Food Science — Understanding the chemical reactions involved in food processing, preservation, and nutrition. For example, calculating the amount of leavening agent needed in baking.
Combustion Analysis — Determining the empirical formula of organic compounds by analyzing the masses of $CO_2$ and $H_2O$ produced upon combustion.

Common Misconceptions and NEET-Specific Angle

NEET aspirants often stumble on stoichiometry due to several common pitfalls:

1
Failure to Balance the Equation — This is the most frequent and fatal error. Always double-check the balancing.
2
Confusing Mass with Moles — Directly using mass in mole ratios is incorrect. All calculations must pass through the mole concept.
3
Incorrect Molar Mass Calculation — Errors in calculating the molar mass of compounds lead to incorrect mole conversions.
4
Ignoring Limiting Reagent — In problems where amounts of *all* reactants are given, assuming they are in stoichiometric proportion is a mistake. Always identify the limiting reagent.
5
Unit Inconsistency — Mixing grams with kilograms, or liters with milliliters without proper conversion. Always ensure units are consistent.
6
Misapplication of Molar Volume — Remembering that $22.4,\text{L}$ is only valid for ideal gases at STP. For other conditions, the Ideal Gas Law ($PV=nRT$) must be used.
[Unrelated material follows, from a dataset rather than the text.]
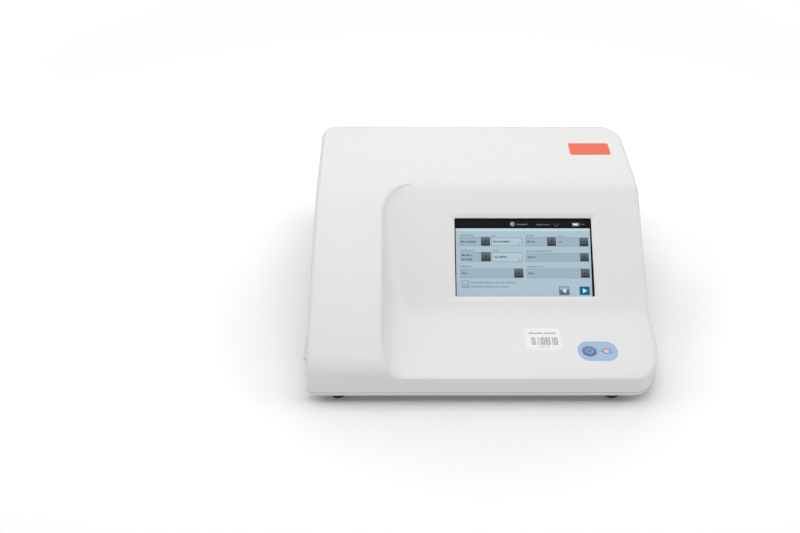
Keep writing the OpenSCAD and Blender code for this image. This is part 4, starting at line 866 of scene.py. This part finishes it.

For NEET, speed and accuracy are paramount. Practice is key. Develop a systematic approach for each problem type. Pay close attention to the wording of questions, especially when multiple reactants are given (indicating a potential limiting reagent problem) or when percentage yield is mentioned. Often, questions will combine stoichiometry with other topics like solution concentration (molarity), redox reactions, or gas laws, requiring an integrated understanding.